[START MATERIAL]

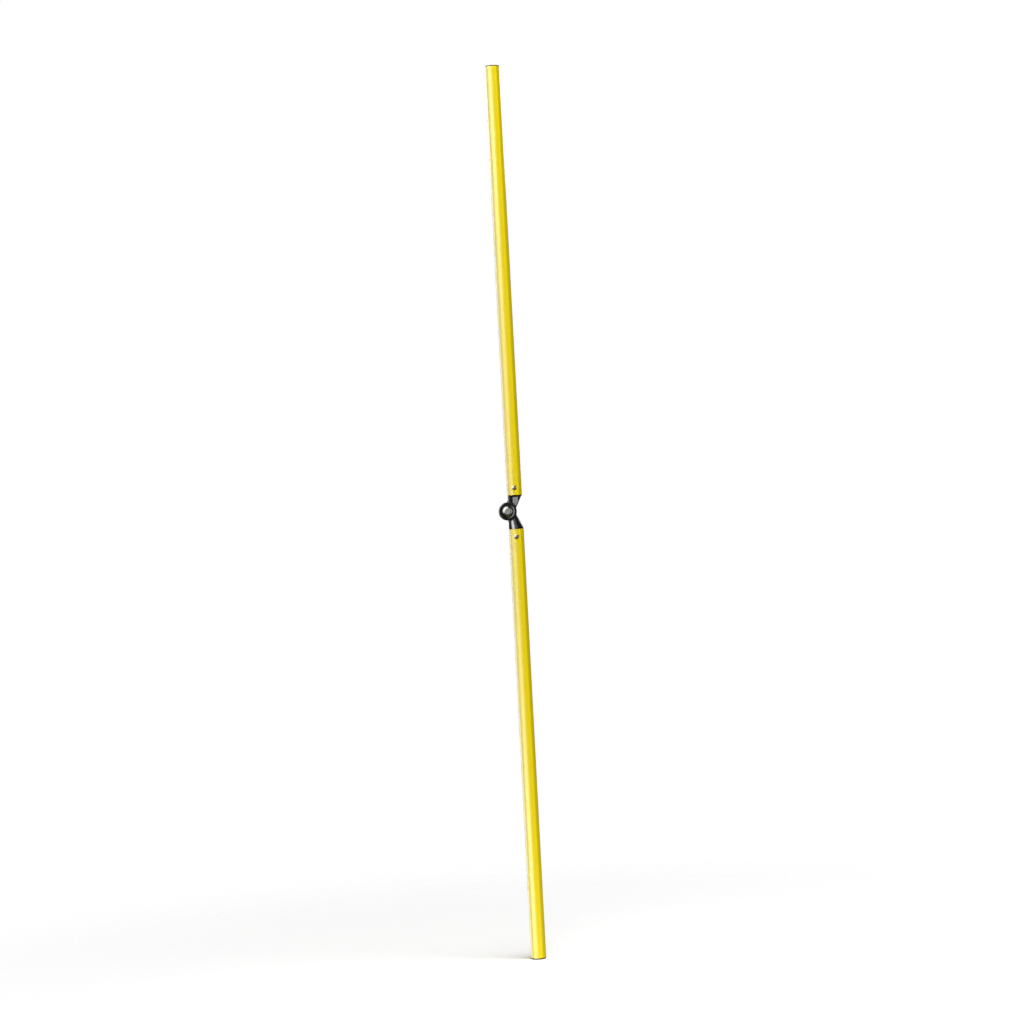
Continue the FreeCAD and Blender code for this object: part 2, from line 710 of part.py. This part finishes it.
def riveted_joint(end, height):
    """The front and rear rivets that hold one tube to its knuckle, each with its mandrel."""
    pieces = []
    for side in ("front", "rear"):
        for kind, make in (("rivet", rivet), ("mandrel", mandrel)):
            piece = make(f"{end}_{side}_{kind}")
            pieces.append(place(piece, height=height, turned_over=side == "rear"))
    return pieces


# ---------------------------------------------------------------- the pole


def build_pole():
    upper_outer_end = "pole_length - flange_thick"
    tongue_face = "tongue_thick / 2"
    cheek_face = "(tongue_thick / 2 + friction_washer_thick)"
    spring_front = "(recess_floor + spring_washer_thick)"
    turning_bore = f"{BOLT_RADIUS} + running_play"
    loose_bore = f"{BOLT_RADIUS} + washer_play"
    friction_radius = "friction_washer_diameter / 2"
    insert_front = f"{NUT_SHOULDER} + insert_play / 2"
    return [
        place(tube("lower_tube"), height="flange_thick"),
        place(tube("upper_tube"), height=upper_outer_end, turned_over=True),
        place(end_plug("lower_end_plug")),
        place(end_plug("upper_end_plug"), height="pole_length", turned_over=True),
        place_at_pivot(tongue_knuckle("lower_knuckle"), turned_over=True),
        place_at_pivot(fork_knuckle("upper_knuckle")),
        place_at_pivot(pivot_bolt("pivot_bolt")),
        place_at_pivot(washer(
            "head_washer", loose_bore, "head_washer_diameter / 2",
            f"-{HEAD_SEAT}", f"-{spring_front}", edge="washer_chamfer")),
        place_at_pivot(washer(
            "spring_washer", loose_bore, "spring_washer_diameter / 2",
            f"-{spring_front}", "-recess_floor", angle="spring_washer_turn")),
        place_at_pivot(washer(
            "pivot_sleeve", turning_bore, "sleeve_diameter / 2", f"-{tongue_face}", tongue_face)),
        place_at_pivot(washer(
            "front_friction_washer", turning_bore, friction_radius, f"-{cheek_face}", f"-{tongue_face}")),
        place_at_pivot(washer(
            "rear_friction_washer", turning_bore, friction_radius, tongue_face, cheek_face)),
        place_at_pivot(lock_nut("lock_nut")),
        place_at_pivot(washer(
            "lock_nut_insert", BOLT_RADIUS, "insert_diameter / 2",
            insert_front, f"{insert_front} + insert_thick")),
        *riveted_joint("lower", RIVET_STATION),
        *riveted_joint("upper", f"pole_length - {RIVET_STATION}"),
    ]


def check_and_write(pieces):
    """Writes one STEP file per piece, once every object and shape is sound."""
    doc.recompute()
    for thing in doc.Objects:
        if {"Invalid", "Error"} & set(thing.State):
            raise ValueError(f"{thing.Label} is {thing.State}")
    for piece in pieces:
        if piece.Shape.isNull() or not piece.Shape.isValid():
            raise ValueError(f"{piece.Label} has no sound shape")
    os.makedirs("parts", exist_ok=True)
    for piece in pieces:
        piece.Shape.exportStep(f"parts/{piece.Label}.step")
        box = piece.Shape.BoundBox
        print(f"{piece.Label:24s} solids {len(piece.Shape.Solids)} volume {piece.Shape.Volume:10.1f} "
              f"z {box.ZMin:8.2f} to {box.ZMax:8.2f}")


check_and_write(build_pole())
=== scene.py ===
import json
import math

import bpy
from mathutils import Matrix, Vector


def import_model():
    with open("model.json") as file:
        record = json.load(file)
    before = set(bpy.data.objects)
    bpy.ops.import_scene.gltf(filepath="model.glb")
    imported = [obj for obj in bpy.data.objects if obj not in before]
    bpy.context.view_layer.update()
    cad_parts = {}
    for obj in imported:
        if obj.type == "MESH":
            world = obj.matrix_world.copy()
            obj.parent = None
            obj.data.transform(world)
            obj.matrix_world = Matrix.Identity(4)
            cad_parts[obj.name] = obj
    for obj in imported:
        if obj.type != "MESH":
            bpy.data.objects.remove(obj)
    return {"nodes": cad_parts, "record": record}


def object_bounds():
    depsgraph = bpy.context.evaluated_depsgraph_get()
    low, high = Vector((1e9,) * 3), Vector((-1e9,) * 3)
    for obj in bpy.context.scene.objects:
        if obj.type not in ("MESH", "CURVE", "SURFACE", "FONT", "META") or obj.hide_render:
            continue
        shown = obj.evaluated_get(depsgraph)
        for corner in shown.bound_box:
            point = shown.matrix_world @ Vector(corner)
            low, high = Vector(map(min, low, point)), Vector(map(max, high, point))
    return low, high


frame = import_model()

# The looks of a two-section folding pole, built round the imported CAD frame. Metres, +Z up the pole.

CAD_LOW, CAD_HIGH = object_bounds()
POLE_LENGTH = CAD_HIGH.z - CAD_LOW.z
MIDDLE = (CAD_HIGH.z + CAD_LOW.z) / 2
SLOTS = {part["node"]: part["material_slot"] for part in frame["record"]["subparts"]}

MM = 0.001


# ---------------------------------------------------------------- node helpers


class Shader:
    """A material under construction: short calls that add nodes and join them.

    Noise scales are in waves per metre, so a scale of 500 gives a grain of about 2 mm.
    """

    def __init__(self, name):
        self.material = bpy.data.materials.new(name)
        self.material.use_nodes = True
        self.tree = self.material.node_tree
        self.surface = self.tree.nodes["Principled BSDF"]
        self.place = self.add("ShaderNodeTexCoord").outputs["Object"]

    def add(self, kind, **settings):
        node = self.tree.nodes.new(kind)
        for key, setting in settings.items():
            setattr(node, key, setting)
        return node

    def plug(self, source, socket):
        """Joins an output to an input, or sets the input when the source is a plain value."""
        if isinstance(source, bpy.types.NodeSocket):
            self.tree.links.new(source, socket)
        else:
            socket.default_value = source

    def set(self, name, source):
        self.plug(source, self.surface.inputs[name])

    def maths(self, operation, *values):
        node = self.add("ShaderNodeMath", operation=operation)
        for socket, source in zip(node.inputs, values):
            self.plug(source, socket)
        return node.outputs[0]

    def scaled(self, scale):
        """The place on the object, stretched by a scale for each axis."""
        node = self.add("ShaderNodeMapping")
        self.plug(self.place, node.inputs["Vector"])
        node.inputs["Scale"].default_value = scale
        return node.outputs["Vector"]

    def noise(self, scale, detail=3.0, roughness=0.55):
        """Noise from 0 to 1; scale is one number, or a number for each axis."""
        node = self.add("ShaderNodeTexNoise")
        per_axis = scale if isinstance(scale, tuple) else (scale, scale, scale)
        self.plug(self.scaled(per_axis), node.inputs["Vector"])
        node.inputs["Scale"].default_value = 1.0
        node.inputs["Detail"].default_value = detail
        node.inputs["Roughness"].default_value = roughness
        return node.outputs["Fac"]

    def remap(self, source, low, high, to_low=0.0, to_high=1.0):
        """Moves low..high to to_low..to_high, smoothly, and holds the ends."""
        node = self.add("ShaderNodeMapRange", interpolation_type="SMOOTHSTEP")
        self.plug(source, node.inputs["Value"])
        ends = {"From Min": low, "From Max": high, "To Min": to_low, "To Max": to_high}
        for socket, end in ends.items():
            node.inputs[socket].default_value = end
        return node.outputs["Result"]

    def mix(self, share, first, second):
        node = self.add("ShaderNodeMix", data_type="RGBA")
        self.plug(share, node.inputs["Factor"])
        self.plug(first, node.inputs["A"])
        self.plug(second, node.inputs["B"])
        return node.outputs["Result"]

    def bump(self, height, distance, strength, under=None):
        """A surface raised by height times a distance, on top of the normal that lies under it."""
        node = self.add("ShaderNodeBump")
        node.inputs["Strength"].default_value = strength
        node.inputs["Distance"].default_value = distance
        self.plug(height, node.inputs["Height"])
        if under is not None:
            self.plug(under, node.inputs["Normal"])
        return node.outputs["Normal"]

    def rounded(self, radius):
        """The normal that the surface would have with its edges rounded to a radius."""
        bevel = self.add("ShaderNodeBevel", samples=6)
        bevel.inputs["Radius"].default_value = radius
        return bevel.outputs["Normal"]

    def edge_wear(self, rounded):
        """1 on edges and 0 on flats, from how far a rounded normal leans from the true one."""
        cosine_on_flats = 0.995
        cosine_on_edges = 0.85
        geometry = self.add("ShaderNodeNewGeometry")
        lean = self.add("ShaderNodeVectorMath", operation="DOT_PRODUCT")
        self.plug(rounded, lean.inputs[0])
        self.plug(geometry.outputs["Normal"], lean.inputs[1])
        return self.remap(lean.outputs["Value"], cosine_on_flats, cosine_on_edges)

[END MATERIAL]

▶ THE REQUEST: Begin at the line that has "doc.recompute()", stop after the line that has "obj.data.transform(world)", and repeat exactly those lines, nothing more.

▶ TASK SOLUTION:
    doc.recompute()
    for thing in doc.Objects:
        if {"Invalid", "Error"} & set(thing.State):
            raise ValueError(f"{thing.Label} is {thing.State}")
    for piece in pieces:
        if piece.Shape.isNull() or not piece.Shape.isValid():
            raise ValueError(f"{piece.Label} has no sound shape")
    os.makedirs("parts", exist_ok=True)
    for piece in pieces:
        piece.Shape.exportStep(f"parts/{piece.Label}.step")
        box = piece.Shape.BoundBox
        print(f"{piece.Label:24s} solids {len(piece.Shape.Solids)} volume {piece.Shape.Volume:10.1f} "
              f"z {box.ZMin:8.2f} to {box.ZMax:8.2f}")


check_and_write(build_pole())
=== scene.py ===
import json
import math

import bpy
from mathutils import Matrix, Vector


def import_model():
    with open("model.json") as file:
        record = json.load(file)
    before = set(bpy.data.objects)
    bpy.ops.import_scene.gltf(filepath="model.glb")
    imported = [obj for obj in bpy.data.objects if obj not in before]
    bpy.context.view_layer.update()
    cad_parts = {}
    for obj in imported:
        if obj.type == "MESH":
            world = obj.matrix_world.copy()
            obj.parent = None
            obj.data.transform(world)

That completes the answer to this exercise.